I've got my MS with a publisher who wants 6 months exclusive rights to review my work. Has anybody ever said OK and yet sent it elsewhere anyway?
6 months seems a little long to me-- I want to see some progress that I can report to my "superiors"....
thoughts?
This does, indeed, sound like a very long time. On the other hand, before a press commits to sending a manuscript out for review (which involves paying a reading fee to, usually, two people) it does generally want an assurance that it can have the book if it wants it. I've known of presses that asked friends of mine for exclusive rights for times between six weeks and three months.

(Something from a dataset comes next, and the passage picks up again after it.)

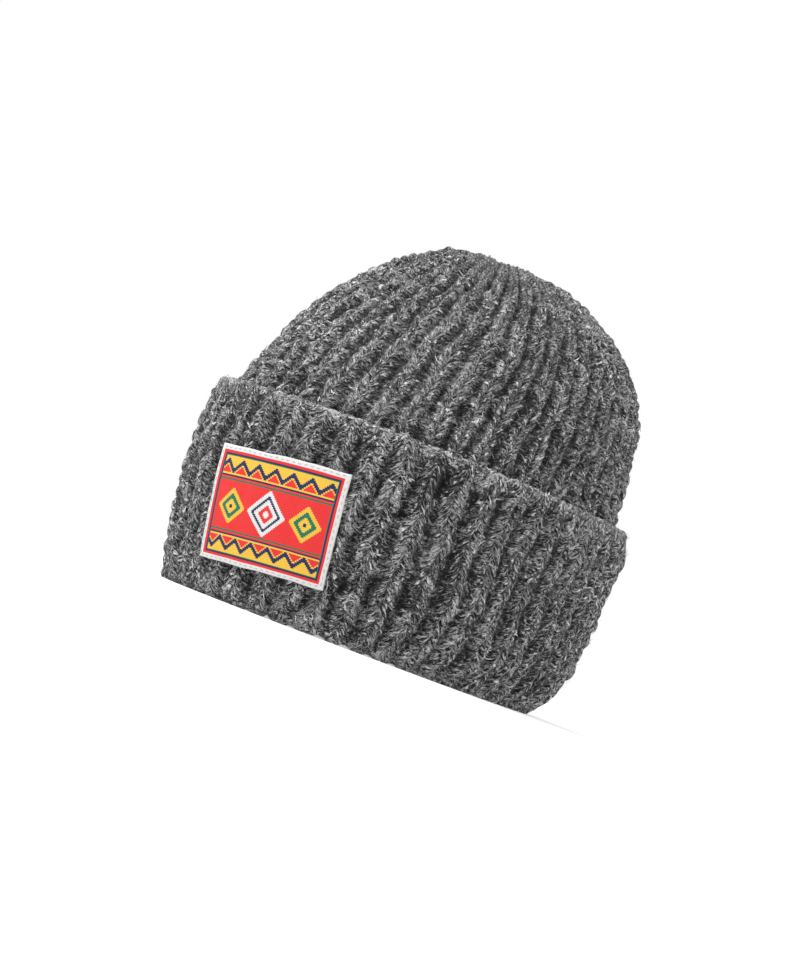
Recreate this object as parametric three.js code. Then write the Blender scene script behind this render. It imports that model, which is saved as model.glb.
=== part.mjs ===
// Ribbed wool beanie: a domed crown, a turned-up cuff whose fold takes the crown's lower edge,
// and a woven label on the front of the cuff.
// Millimetres, +Z up. The front of the hat faces -Y, and the fold rests on the plane z = 0.

import * as THREE from "three";

// The crown's form, measured over the tops of its ribs
const hatHeight = 184;
const halfLength = 103.3;
const halfWidth = 84.6;
const crownLean = 19.4;
const squareness = 2.15;
const gatherDimple = 2.5;

// The knit
const ribCount = 48;
const ribDepth = 2;
const crownWall = 4;
const cuffWall = 6;

// The cuff
const cuffHeight = 89;
const cuffEdgeRound = 2.5;
const foldHeight = 9;
const restFlat = 4;

// The label
const labelWidth = 63;
const labelHeight = 47;
const labelCentreHeight = 41;
const labelTilt = 4.4;
const labelThickness = 1.2;

// The gap that neighbouring pieces keep
const clearance = 0.5;

// Wool and thread
const woolColour = 0x4a4b4d;
const woolRoughness = 0.95;
const labelColour = 0xd9443f;
const labelRoughness = 0.8;

// Sections of the crown, from the ground to its top. Each column is a share of a named size:
// height of hatHeight, length of halfLength, width of halfWidth, and back, which is how far the
// section's middle lies behind the hat's axis, of crownLean.
const crownSections = [
  { height: 0.0, length: 0.835, width: 0.83, back: -0.5 },
  { height: 0.076, length: 0.928, width: 0.928, back: -0.04 },
  { height: 0.163, length: 0.968, width: 0.968, back: 0.05 },
  { height: 0.261, length: 0.989, width: 0.989, back: 0.0 },
  { height: 0.359, length: 0.998, width: 0.997, back: 0.0 },
  { height: 0.435, length: 0.994, width: 0.997, back: 0.07 },
  { height: 0.5, length: 0.962, width: 0.971, back: 0.04 },
  { height: 0.587, length: 0.918, width: 0.94, back: 0.29 },
  { height: 0.685, length: 0.863, width: 0.9, back: 0.62 },
  { height: 0.772, length: 0.783, width: 0.838, back: 0.86 },
  { height: 0.848, length: 0.671, width: 0.734, back: 0.96 },
  { height: 0.913, length: 0.528, width: 0.591, back: 0.93 },
  { height: 0.957, length: 0.392, width: 0.443, back: 0.75 },
  { height: 0.986, length: 0.24, width: 0.266, back: 0.6 },
  { height: 1.0, length: 0.0, width: 0.0, back: 0.5 },
];

// One rib takes three columns, placed by shares of its pitch: the two edges of its flat top, and
// the valley beside it.
const ribColumns = [
  { place: -0.2, raised: 1 },
  { place: 0.2, raised: 1 },
  { place: 0.5, raised: 0 },
];

// Reads one column of the section table at a level, where level 0 is its first row.
function readSection(column, level) {
  const last = crownSections.length - 1;
  const row = Math.min(Math.floor(level), last - 1);
  const share = level - row;
  const at = (index) => crownSections[THREE.MathUtils.clamp(index, 0, last)][column];
  const before = (at(row + 1) - at(row - 1)) / 2;
  const after = (at(row + 2) - at(row)) / 2;
  const square = share * share;
  const cube = square * share;
  return (
    at(row) * (2 * cube - 3 * square + 1) +
    before * (cube - 2 * square + share) +
    at(row + 1) * (3 * square - 2 * cube) +
    after * (cube - square)
  );
}

// The outline of a section at an angle from its front, for a half width and a half length.
function sectionOutline(angle, width, length) {
  const bulge = (value) => Math.sign(value) * Math.abs(value) ** (2 / squareness);
  return new THREE.Vector2(width * bulge(Math.sin(angle)), -length * bulge(Math.cos(angle)));
}

// The angles that share the fullest section's outline out into equal lengths, so that every rib is
// as wide as the next
const outlineSteps = 720;
const stepAngle = (2 * Math.PI) / outlineSteps;
const outlineLengths = [0];
for (let step = 1; step <= outlineSteps; step += 1) {
  const here = sectionOutline(step * stepAngle, halfWidth, halfLength);
  const before = sectionOutline((step - 1) * stepAngle, halfWidth, halfLength);
  outlineLengths.push(outlineLengths[step - 1] + here.distanceTo(before));
}

function angleAtTurn(turn) {
  const wholeTurns = Math.floor(turn);
  const length = (turn - wholeTurns) * outlineLengths[outlineSteps];
  const next = Math.max(outlineLengths.findIndex((reached) => reached > length), 1);
  const share = (length - outlineLengths[next - 1]) / (outlineLengths[next] - outlineLengths[next - 1]);
  return wholeTurns * 2 * Math.PI + (next - 1 + share) * stepAngle;
}

// A point of the smooth surface over the rib tops. Turn goes from 0 to 1 round the hat, from the
// front towards +X.
function surfacePoint(turn, level) {
  const width = halfWidth * readSection("width", level);
  const length = halfLength * readSection("length", level);
  const outline = sectionOutline(angleAtTurn(turn), width, length);
  const back = crownLean * readSection("back", level);
  return new THREE.Vector3(outline.x, outline.y + back, hatHeight * readSection("height", level));
}

// The outward normal of that surface.
function surfaceNormal(turn, level) {
  const step = 0.001;
  const round = surfacePoint(turn + step, level).sub(surfacePoint(turn - step, level));
  const upward = surfacePoint(turn, level + step).sub(surfacePoint(turn, Math.max(level - step, 0)));
  return round.cross(upward).normalize();
}

// A point at a distance outside the smooth surface, or inside it where the distance is negative.
function offsetPoint(turn, level, distance) {
  return surfacePoint(turn, level).addScaledVector(surfaceNormal(turn, level), distance);
}

// The level of the section table that lies at a height.
function levelAtHeight(height) {
  let low = 0;
  let high = crownSections.length - 1;
  for (let round = 0; round < 40; round += 1) {
    const middle = (low + high) / 2;
    if (hatHeight * readSection("height", middle) < height) {
      low = middle;
    } else {
      high = middle;
    }
  }
  return (low + high) / 2;
}

// Joins rings of equal length into one closed body. With two poles the body ends in a fan at each,
// and without them its last ring joins its first. The two sides of a rib are split alike, as mirror
// images.
function bodyFromRings(rings, poles) {
  const size = rings[0].length;
  const corners = rings.flat().concat(poles ?? []);
  const faces = [];
  const strips = poles ? rings.length - 1 : rings.length;
  for (let strip = 0; strip < strips; strip += 1) {
    const here = strip * size;
    const next = ((strip + 1) % rings.length) * size;
    for (let corner = 0; corner < size; corner += 1) {
      const beside = (corner + 1) % size;
      if (corner % ribColumns.length === 1) {
        faces.push(here + corner, next + corner, next + beside);
        faces.push(here + corner, next + beside, here + beside);
      } else {
        faces.push(here + corner, next + corner, here + beside);
        faces.push(here + beside, next + corner, next + beside);
      }
    }
  }
  if (poles) {
    const firstPole = rings.length * size;
    const lastRing = (rings.length - 1) * size;
    for (let corner = 0; corner < size; corner += 1) {
      const beside = (corner + 1) % size;
      faces.push(firstPole, corner, beside);
      faces.push(lastRing + corner, firstPole + 1, lastRing + beside);
    }
  }
  const geometry = new THREE.BufferGeometry().setFromPoints(corners);
  geometry.setIndex(faces);
  geometry.computeVertexNormals();
  return geometry;
}

function makePiece(name, geometry, colour, roughness) {
  const material = new THREE.MeshStandardMaterial({ color: colour, roughness, metalness: 0 });
  const piece = new THREE.Mesh(geometry, material);
  piece.name = name;
  return piece;
}

// A ring of points round the hat, whose ribs start at a share of a rib's pitch. Place gives a point
// from its turn and from whether it lies on a rib's top, 1, or in a valley, 0.
function ribbedRing(ribStart, place) {
  const ring = [];
  for (let rib = 0; rib < ribCount; rib += 1) {
    for (const column of ribColumns) {
      ring.push(place((rib + ribStart + column.place) / ribCount, column.raised));
    }
  }
  return ring;
}

// Levels at which the hidden faces of crown and cuff both have a row, so that they stay apart
const crownFootLevel = levelAtHeight(foldHeight + clearance);
const cuffEdgeLevel = levelAtHeight(cuffHeight - cuffEdgeRound);
const hiddenLevels = [1, 2].map((step) => THREE.MathUtils.lerp(crownFootLevel, cuffEdgeLevel, step / 3));

// The crown is a corrugated sheet: what stands out as a rib outside is a valley inside.
function makeCrown() {
  const apex = crownSections.length - 1;
  const narrowestStep = 0.3;
  const domeLevels = [];
  for (let level = Math.ceil(cuffEdgeLevel + narrowestStep); level < apex; level += 1) {
    domeLevels.push(level);
  }
  const outerLevels = [crownFootLevel, ...hiddenLevels, cuffEdgeLevel, ...domeLevels];
  const innerLevels = [crownFootLevel, hiddenLevels[1], cuffEdgeLevel, ...domeLevels.slice(0, -1)];
  const ribFade = (level) => Math.sqrt(readSection("length", level));
  const crownRing = (level, depth) =>
    ribbedRing(0, (turn, raised) =>
      offsetPoint(turn, level, -depth - ribDepth * ribFade(level) * (1 - raised)),
    );
  const outerRings = outerLevels.map((level) => crownRing(level, 0));
  const innerRings = innerLevels.map((level) => crownRing(level, crownWall));
  const outerPole = surfacePoint(0, apex);
  outerPole.z -= gatherDimple;
  const innerPole = outerPole.clone();
  innerPole.z -= crownWall;
  const rings = [...outerRings.reverse(), ...innerRings];
  return makePiece("crown", bodyFromRings(rings, [outerPole, innerPole]), woolColour, woolRoughness);
}

// The cuff's outer face lies this far outside the smooth surface over the crown's ribs, and the
// fold's inner face this far inside it.
const cuffStandOff = clearance + cuffWall;
const foldInset = crownWall + ribDepth;
const foldRadius = (cuffStandOff + foldInset) / 2;
const foldMiddle = (cuffStandOff - foldInset) / 2;
const flatAngle = Math.acos(restFlat / 2 / foldRadius);
const foldCentreHeight = foldRadius * Math.sin(flatAngle);

// The cuff is a J in section, closed round the hat. Its ribs stand on its outer face and go on
// under the fold, where they are half a rib round from the crown's.
function makeCuff() {
  // Ribs is 1 where they stand outwards, -1 where they stand inwards, and 0 on a smooth face. A
  // ring that is given a height is level.
  const cuffRing = (level, offset, ribs, height) =>
    ribbedRing(0.5, (turn, raised) => {
      const point = offsetPoint(turn, level, offset - ribDepth * ribs * (1 - raised));
      point.z = height ?? point.z;
      return point;
    });
  const rings = [];
  // Outer face, from the fold up to the edge, with its rows closer where it turns in to the fold
  const outerRows = 5;
  const crowding = 1.3;
  const lowestLevel = levelAtHeight(foldCentreHeight);
  for (let row = 0; row < outerRows; row += 1) {
    const share = (row / outerRows) ** crowding;
    const level = THREE.MathUtils.lerp(lowestLevel, cuffEdgeLevel, share);
    rings.push(cuffRing(level, cuffStandOff, 1));
  }
  rings.push(cuffRing(cuffEdgeLevel, cuffStandOff, 1, cuffHeight - cuffEdgeRound));
  // Free top edge
  const topLevel = levelAtHeight(cuffHeight);
  const edgeInset = Math.min(cuffEdgeRound, 0.4 * cuffWall);
  rings.push(cuffRing(topLevel, cuffStandOff - edgeInset, 0.5, cuffHeight));
  rings.push(cuffRing(topLevel, clearance + edgeInset, 0, cuffHeight));
  // Inner face, which lies on the crown
  for (const level of [cuffEdgeLevel, ...hiddenLevels.toReversed()]) {
    rings.push(cuffRing(level, clearance, 0));
  }
  rings.push(cuffRing(crownFootLevel, clearance, 0, foldHeight));
  // Lip under the crown's lower edge, and the fold
  rings.push(cuffRing(crownFootLevel, -foldInset, -1, foldHeight));
  const sideAngle = Math.PI / 5;
  const foldAngles = [Math.PI, Math.PI - sideAngle, Math.PI - flatAngle, flatAngle, sideAngle];
  for (const angle of foldAngles) {
    const height = Math.max(foldCentreHeight - foldRadius * Math.sin(angle), 0);
    const ribs = height > clearance ? Math.sign(Math.cos(angle)) : 0;
    rings.push(cuffRing(lowestLevel, foldMiddle + foldRadius * Math.cos(angle), ribs, height));
  }
  return makePiece("cuff", bodyFromRings(rings.reverse()), woolColour, woolRoughness);
}

// The label lies on the rib tops at the front of the cuff, a little askew.
function makeLabel() {
  const columns = 10;
  const rows = 5;
  const tilt = THREE.MathUtils.degToRad(labelTilt);
  const centreLevel = levelAtHeight(labelCentreHeight);
  const girthShare = readSection("width", centreLevel);
  const girth = outlineLengths[outlineSteps] * girthShare + 2 * Math.PI * cuffStandOff;
  const labelPoint = (across, upward, depth) => {
    const sideways = across * Math.cos(tilt) - upward * Math.sin(tilt);
    const height = across * Math.sin(tilt) + upward * Math.cos(tilt);
    const level = levelAtHeight(labelCentreHeight + height);
    return offsetPoint(sideways / girth, level, cuffStandOff + clearance + depth);
  };
  const rings = [];
  for (let column = 0; column <= columns; column += 1) {
    const across = (column / columns - 0.5) * labelWidth;
    const ring = [];
    for (let row = 0; row <= rows; row += 1) {
      ring.push(labelPoint(across, (row / rows - 0.5) * labelHeight, labelThickness));
    }
    for (let row = rows; row >= 0; row -= 1) {
      ring.push(labelPoint(across, (row / rows - 0.5) * labelHeight, 0));
    }
    rings.push(ring);
  }
  const ends = [-0.5, 0.5].map((side) => labelPoint(side * labelWidth, 0, labelThickness / 2));
  return makePiece("label", bodyFromRings(rings, ends), labelColour, labelRoughness);
}

const beanie = new THREE.Group();
beanie.add(makeCrown(), makeCuff(), makeLabel());

// The origin is the middle of the hat's outline, seen from above.
const outline = new THREE.Box3().setFromObject(beanie, true);
const middle = outline.getCenter(new THREE.Vector3());
beanie.position.set(-middle.x, -middle.y, -outline.min.z);

export default beanie;
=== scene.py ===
# Ribbed wool beanie: knitted crown and cuff with their stitches and loose fibres, and a woven
# label sewn to the front of the cuff. Sizes are in millimetres until a mesh is made.
import math

import bpy
import numpy as np
from mathutils import Matrix, Vector


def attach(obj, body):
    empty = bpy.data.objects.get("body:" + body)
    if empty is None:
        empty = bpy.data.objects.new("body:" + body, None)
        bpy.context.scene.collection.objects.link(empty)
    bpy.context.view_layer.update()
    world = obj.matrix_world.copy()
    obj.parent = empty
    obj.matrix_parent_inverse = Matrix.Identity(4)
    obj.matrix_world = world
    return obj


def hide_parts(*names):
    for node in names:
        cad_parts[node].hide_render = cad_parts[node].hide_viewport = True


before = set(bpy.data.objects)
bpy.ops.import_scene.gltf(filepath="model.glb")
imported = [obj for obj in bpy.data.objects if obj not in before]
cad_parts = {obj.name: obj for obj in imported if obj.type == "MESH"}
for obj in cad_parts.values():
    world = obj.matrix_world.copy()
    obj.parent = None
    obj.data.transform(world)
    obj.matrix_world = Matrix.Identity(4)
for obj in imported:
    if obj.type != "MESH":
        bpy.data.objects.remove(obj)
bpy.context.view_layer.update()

MM = 0.001

# The hat's form, as in the solids
HAT_HEIGHT = 184.0
HALF_LENGTH = 103.3
HALF_WIDTH = 84.6
CROWN_LEAN = 19.4
SQUARENESS = 2.15
GATHER_DIMPLE = 2.5
MIDDLE_SHIFT = 0.711
RIB_COUNT = 48
CUFF_HEIGHT = 89.0
CUFF_STAND_OFF = 6.5
CUFF_GAP = 0.5
FOLD_INSET = 6.0
FOLD_CENTRE_HEIGHT = 5.92
LIP_HEIGHT = 9.0
LABEL_WIDTH = 63.0
LABEL_HEIGHT = 47.0
LABEL_CENTRE_HEIGHT = 41.0
LABEL_TILT = 4.4
LABEL_THICKNESS = 1.2
SEWING_INSET = 1.15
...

Generally, however, sending the manuscript elsewhere when you've promised exclusive rights for x time to one press is dishonest, and academic publishing is a very small world. You are quite apt to acquire a nasty reputation and find that you're not welcome anywhere. What happens, for example, when press A sends your manuscript to the best reader for a book in that subfield, and you send the manuscript to press B, and press B asks the same best reader to read it? Usually, the reader (who has good relations with both presses) will tell Press B that s/he's already reading it for Press A, and may well tell press A about it. (If the reader doesn't, the editor at press B, who is very annoyed with you, will call his/her good friend, the editor at Press A, and provide the information.) Result = neither of them will go further with the manuscript, since you're seen as "not dependable" or "not trustworthy."
The ONE exception I know when it's OK to refuse any exclusive reading at all, and make multiple manuscript submissions, telling presses that you are doing so, is when you have a truly exciting manuscript on a very hot new and/or current topic, and press editors will all realize that. I think an academic book of this nature comes along about once every two or three years.